I have encountered this exact same problem multiple times.
I use it exactly in the way you describe -- (i.e. to run "boringFunction( filename.cpp, "filename.cpp") for a set of files).
It is used to generate code that "registers" the code contained in a specific set of files to a std::map, to handle adding user-written functions to the library without dynamically recompiling the whole library or relying on the (likely novice programmer) user to write syntactically correct C++ code to e.g. implement class functions.
I have solved it in two ways (which are basically equivalent)
1) A purely C++ "bootstrapping" method, in which during compilation, make compiles a simple C++ program that generates the necessary files, and then calls a second makefile that compiles the actual code generated in the temporary files.
2) A shell based method that uses bash to accomplish the same thing (I.e. use simple shell commands to iterate through the files and output new files to a temporary location, then call make on the output).
The functions can either be output to one file each, or can be output to one monolithic file for the second compilation.
Then, the functions can either be loaded dynamically (i.e. they are compiled as a shared library), or I can recompile all the rest of the code with the generated functions included.
The only hard part was (a) figuring out a way to register the function names uniquely (e.g. using preprocessor __COUNTER__
only works if it is a single monolithic file), and (b) figuring out how to reliably call the generation function in the makefile before the main makefile runs.
The advantage of the pure-C++ method (versus e.g. bash) is that it could possibly work on systems that do not have the same bash linux shell by default (e.g. windows or macOS), in which case of course a more complex cmake method is necessary..
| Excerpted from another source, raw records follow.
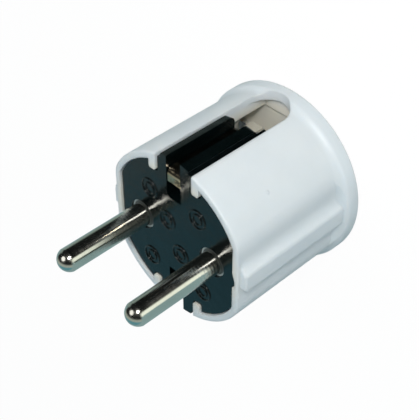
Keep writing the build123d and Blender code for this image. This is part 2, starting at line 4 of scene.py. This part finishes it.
import bmesh
import bpy
from mathutils import Matrix, Vector


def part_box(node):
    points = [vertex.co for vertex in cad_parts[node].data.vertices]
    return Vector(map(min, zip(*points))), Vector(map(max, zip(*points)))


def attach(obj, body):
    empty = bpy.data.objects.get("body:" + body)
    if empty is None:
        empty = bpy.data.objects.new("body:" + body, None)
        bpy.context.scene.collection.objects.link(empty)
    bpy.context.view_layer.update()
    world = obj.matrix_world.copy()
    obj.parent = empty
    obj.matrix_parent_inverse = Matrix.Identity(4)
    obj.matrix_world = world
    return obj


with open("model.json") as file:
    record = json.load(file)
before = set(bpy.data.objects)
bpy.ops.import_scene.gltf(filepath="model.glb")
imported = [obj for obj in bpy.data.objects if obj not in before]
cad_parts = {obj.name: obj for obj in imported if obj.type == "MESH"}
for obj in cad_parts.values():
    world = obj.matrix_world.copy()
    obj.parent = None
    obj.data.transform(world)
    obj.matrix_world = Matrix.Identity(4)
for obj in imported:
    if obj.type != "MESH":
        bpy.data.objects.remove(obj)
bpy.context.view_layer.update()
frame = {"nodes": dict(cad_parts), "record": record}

MM = 0.001

# Places on the plug, in metres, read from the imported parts
_, hood_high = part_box("hood")
_, insert_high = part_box("front_insert")
pin_low, pin_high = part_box("pin_right")
PIN_AXIS_Y = (pin_low.y + pin_high.y) / 2
PIN_AXIS_X = (pin_low.x + pin_high.x) / 2
FACE_Z = insert_high.z
RIM_Z = hood_high.z
PIN_TIP_Z = pin_high.z

# Start and end of the stretches over which a finish, or its painted light and shade, changes, as
# heights or radii
TURNING_MARKS = (FACE_Z, (FACE_Z + PIN_TIP_Z) / 2)
PIN_DOME = (PIN_TIP_Z - 4.0 * MM, PIN_TIP_Z - 1.8 * MM)
# Height where the strap's nose gives way to its run, which is painted dark as shade
STRAP_NOSE = (FACE_Z - 2.6 * MM, FACE_Z - 1.8 * MM)
COLLAR_ENDS = (FACE_Z - 4.0 * MM, FACE_Z - 2.0 * MM)
# Radii from each pin's axis where the painted shadow next to the pin gives way to the painted lit
# ring
COLLAR_PAINTED_SHADE_RADII = (2.7 * MM, 2.9 * MM)
# Radii over which the hood goes from its painted paler, warmer inner tone to its outer tone
HOOD_PAINTED_INSIDE_RADII = (hood_high.x - 4.2 * MM, hood_high.x - 2.0 * MM)

# Hood: how far light spreads in the plastic, and how wide its edges look rounded
HOOD_SCATTER = 2.2 * MM
HOOD_SOFT_EDGE = 0.45 * MM

# Where the two tints of a mottled finish lie in its noise
DARKER_AT = 0.3
LIGHTER_AT = 0.7

# Camera: its place is measured from the middle of the hood's front rim
CAMERA_FROM_RIM = Vector((105.68, 130.50, 94.74)) * MM
CAMERA_RIGHT = Vector((0.70159, 0.00033, -0.71258))
CAMERA_UP = Vector((-0.46795, 0.75437, -0.46038))
FOCAL_PIXELS = 1022.54
PHOTO_PIXELS = 420
SENSOR_MM = 36.0
CLIP_START = 0.01
CLIP_END = 20.0

# Tent that gloss and metal mirror: its radius, and where its sides and front meet
TENT_RADIUS = 0.9
TENT_LEFT_TO_RIGHT = (-0.2 * TENT_RADIUS, 0.2 * TENT_RADIUS)
TENT_SIDES_TO_FRONT = (0.2 * TENT_RADIUS, 0.42 * TENT_RADIUS)

# Lamps: direction from the plug, distance and width in m, power in W
KEY_LAMP = {"direction": (0.44, 0.74, 0.52), "distance": 0.26, "size": 0.06, "power": 0.30}
FRONT_LAMP = {"direction": (-0.21, 0.41, 0.89), "distance": 0.35, "size": 0.21, "power": 0.15}
LAMP_COLOUR = (1.0, 0.99, 0.97)

# World: strength, and (place, colour) on the way from straight below, 0, to above, 1
STUDIO_STRENGTH = 0.395
LIGHT_FROM_BELOW = (0.2, (0.42, 0.64, 0.74))
LIGHT_FROM_ABOVE = (0.65, (0.94, 0.99, 1.0))

# Floor: width and gap under the plug in m, glow, and its share for camera rays
FLOOR_SIZE = 3.0
FLOOR_GAP = 0.02 * MM
FLOOR_GLOW = 1.03
FLOOR_GLOW_SHARE = 0.93

# Plain rings on the front face: centres from the pins' middle, in mm, and sizes in m
FACE_RINGS = ((-7.0, 8.1), (-2.3, 3.0), (5.8, 8.1), (-7.1, -9.2), (1.1, -3.7), (7.1, -9.3))
RING_RADII = (2.0 * MM, 1.1 * MM)
RING_BEAD = 0.2 * MM
RING_RISE = 0.25 * MM
RING_SUNK = 0.03 * MM
RING_STEPS = 72
BEAD_STEPS = 8


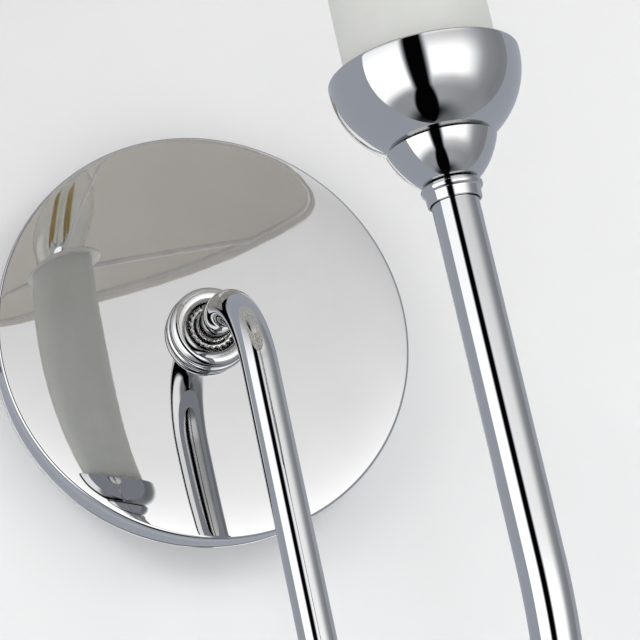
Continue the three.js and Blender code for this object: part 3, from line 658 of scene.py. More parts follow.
def place_piece(piece, body, *nodes):
    """Makes the piece ride on its body in place of its CAD nodes."""
    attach(piece, body)
    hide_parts(*nodes)
    return piece


def lathe(node, look, body, profile, material, centre=None, **how):
    """A turned piece in a CAD node's place, about the candle's axis unless a centre is given."""
    piece = turned(f"{node}_{look}", profile, material, centre=CANDLE if centre is None else centre, **how)
    return place_piece(piece, body, node)


def combine(piece, other, operation, sharp=40):
    """Cuts the other shape out of the piece (DIFFERENCE) or welds it on (UNION), and uses it up."""
    modifier = piece.modifiers.new("combine", "BOOLEAN")
    modifier.operation = operation
    modifier.solver = "EXACT"
    modifier.object = other
    settle(piece, sharp)
    bpy.data.objects.remove(other)


def settle(piece, sharp=40):
    """Turns the piece's modifiers into plain mesh."""
    shape = piece.evaluated_get(bpy.context.evaluated_depsgraph_get())
    mesh = bpy.data.meshes.new_from_object(shape)
    piece.modifiers.clear()
    piece.data = mesh
    mesh.shade_smooth()
    mesh.set_sharp_from_angle(angle=math.radians(sharp))


def block(name, low, high, material, edge=0.25):
    """A slab between two corners with softened edges."""
    corners = [(x, y, z) for x in (low[0], high[0]) for y in (low[1], high[1]) for z in (low[2], high[2])]
    faces = [(0, 1, 3, 2), (4, 6, 7, 5), (0, 4, 5, 1), (2, 3, 7, 6), (0, 2, 6, 4), (1, 5, 7, 3)]
    piece = finish_mesh(name, corners, faces, material)
    bevel = piece.modifiers.new("edges", "BEVEL")
    bevel.width = edge * MM
    bevel.segments = 3
    settle(piece)
    return piece


def in_radians(degrees):
    return [math.radians(angle) for angle in degrees]


def arc_points(x, z, radius, start, end, steps=24):
    """Points on a flat arc about (x, z), its angles in degrees."""
    return [(x + radius * math.cos(t), z + radius * math.sin(t))
            for t in (math.radians(start + (end - start) * i / steps) for i in range(steps + 1))]


def flat_sheet(name, outline, holes, front, back, material, edge=0.2):
    """A sheet standing in X and Z between two depths, its outline and holes given as (x, z) points."""
    curve = bpy.data.curves.new(name, "CURVE")
    curve.dimensions = "2D"
    curve.fill_mode = "BOTH"
    curve.extrude = ((back - front) / 2 - edge) * MM
    curve.bevel_depth = edge * MM
    curve.offset = -edge * MM
    curve.bevel_resolution = 1
    for loop in (outline, *holes):
        spline = curve.splines.new("POLY")
        spline.points.add(len(loop) - 1)
        for point, (x, z) in zip(spline.points, loop):
            point.co = (x * MM, z * MM, 0, 1)
        spline.use_cyclic_u = True
    holder = bpy.data.objects.new(name, curve)
    mesh = bpy.data.meshes.new_from_object(holder)
    middle = (front + back) / 2
    verts = [(v.co.x / MM, v.co.z / MM + middle, v.co.y / MM) for v in mesh.vertices]
    faces = [tuple(face.vertices) for face in mesh.polygons]
    bpy.data.objects.remove(holder)
    bpy.data.meshes.remove(mesh)
    return finish_mesh(name, verts, faces, material)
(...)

I have included the hard parts of the makefile for posterity:
The first makefile called is:
# Dummy to compile filters first
$(MAKECMDGOALS): SCRIPTCOMPILE
make -f Makefile2 $(MAKECMDGOALS)
SCRIPTCOMPILE:
@sh scripts/filter_compiler_single.sh filter_stubs
.PHONY: SCRIPTCOMPILE
Where scripts/filter_compilr_single.sh is e.g.:
BUILD_DIR="build/COMPILED_FILTERS";
rm -r $BUILD_DIR
mkdir -p $BUILD_DIR
ARGSET="( localmapdict& inputmaps, localmapdict& outputmaps, void*& userdata, scratchmats& scratch, const std::map<std::string,std::string>& params, const uint64_t& curr_time , const std::string& nickname, const std::string& desc )"
compfname=$BUILD_DIR"/COMPILED_FILTERS.cpp"
echo "//// START OF GENERATED FILE (this file will be overwritten!) ////" > $compfname #REV: first overwrites
echo "#include <salmap_rv/include/salmap_rv_filter_includes.hpp>" >> $compfname
echo "using namespace salmap_rv;" >> $compfname
flist=$(find $1 -maxdepth 1 -type f) #REV: add constraint to only find .cpp files?
for f in $flist;
do
compfnamebase=$(basename $f) #REV: includes .cpp
alg=${compfnamebase%.cpp}
echo $f " >> " $compfname
echo "void ""$alg""$ARGSET""{" >> $compfname
echo "DEBUGPRINTF(stdout, \"Inside algo funct "$alg"\");" >> $compfname; #REV: debug...
cat $f >> $compfname
echo "}""REGISTER_SAL_FILT_FUNC(""$alg"")" >> $compfname
done
echo "//// END OF GENERATED FILE ////" >> $compfname
The second makefile Makefile2 is the normal compilation instructions.
It is not beautiful, and I would love to find a better way to do it, but as it is, extracting even just the base filename from every file during compilation is difficult even using templates or constexpr (e.g. some macro function that takes __FILE__
). And that would rely on the user remembering to add the specific macro call to their function filter stub, which is just adding extra unneccessary work and asking to introduce spelling errors etc.